Here's why. The Wizards right now are caught between two philosophies. They could rebuild, or they could Rebuild with a capital "R." The difference ultimately rests with the futures of Blatche, Young and McGee. All three are holdovers from the previous regime, even if they are young. When John Wall was drafted, all three were within two years of their existing contracts running out. Management needed to decide whether they belonged in the future plans of the team. If yes, they were going to collectively soak up much of the Wizards' cap flexibility and make this a quicker rebuild. If no, this thing would take longer.
So far, the Wizards have re-signed Blatche. In the next two years, they have key decisions to make on Young and McGee. If they follow the first "rebuild" strategy, they keep all three and hope they develop. That's one strategy.
Here's the alternative, though: what about completely starting over? That's what Oklahoma City ultimately did when it drafted Kevin Durant, and now, the team that went to the Western Conference Finals has absolutely no resemblance to the team prior to Durant. There's one holdover: Nick Collison. Everyone else is gone, even though that team prior to Durant had some interesting parts. The Thunder talked about a "culture change," and truly walked it.

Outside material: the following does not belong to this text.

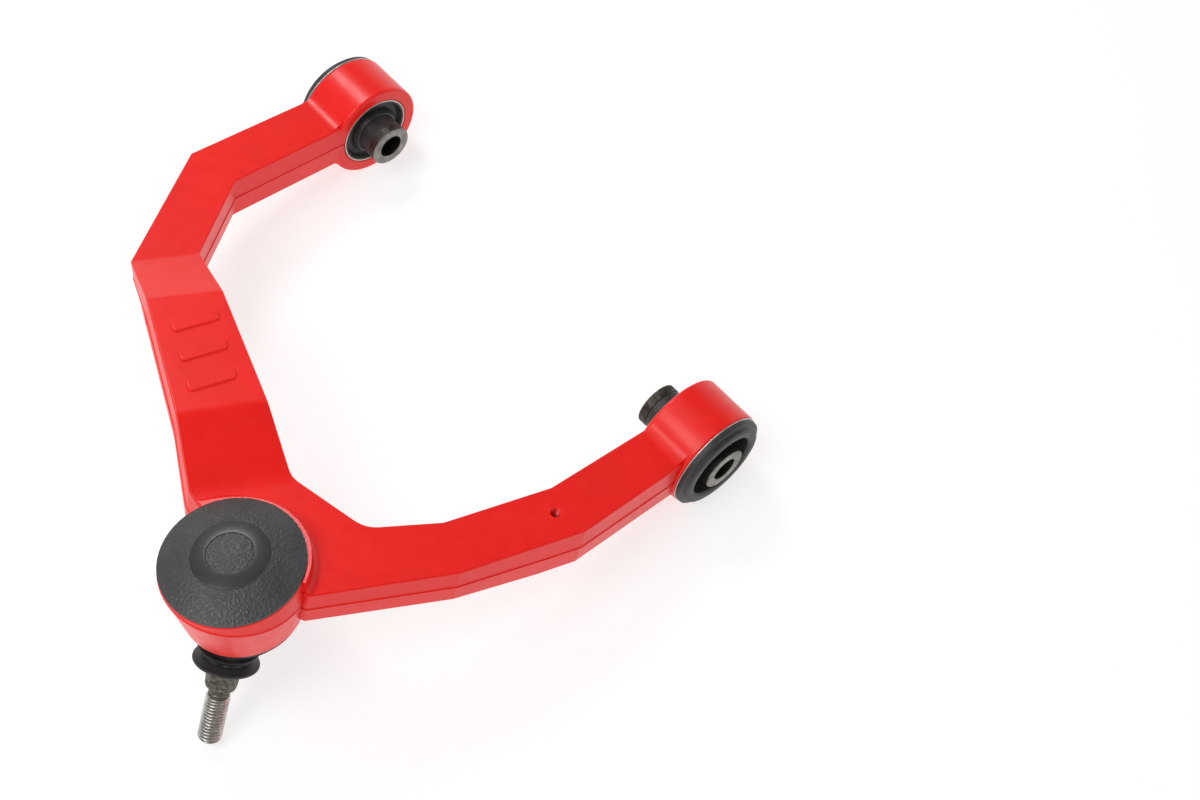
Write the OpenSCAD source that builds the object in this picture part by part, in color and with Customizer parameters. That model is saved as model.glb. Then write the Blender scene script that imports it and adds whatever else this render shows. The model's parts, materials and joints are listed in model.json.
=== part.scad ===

For the Wizards, this Williams-for-McGee offer, if there, is their chance to truly replicate the Thunder. Now, granted, if the Wizards do that, they must then trade Blatche for anything (even an Arenas-like return) and rethink the role of Young in their future. You can't deal McGee, who has the most upside of all the Holdover Three, and then keep the other two. But once that happens, suddenly, the Wizards will have picks No. 2, 6, 18 and 34, plus cap flexibility, to join the young core they already have. There may be short-term pain, but the long-term reward of changing the culture is really enticing.
Frankly, I thought the rebuild with a capital "R" is what many of us wanted when Ted Leonsis took over. If the chance to accelerate that and bring in the best prospect in the 2011 NBA Draft is there, I think it has to be taken, no matter how much short-term pain ensues.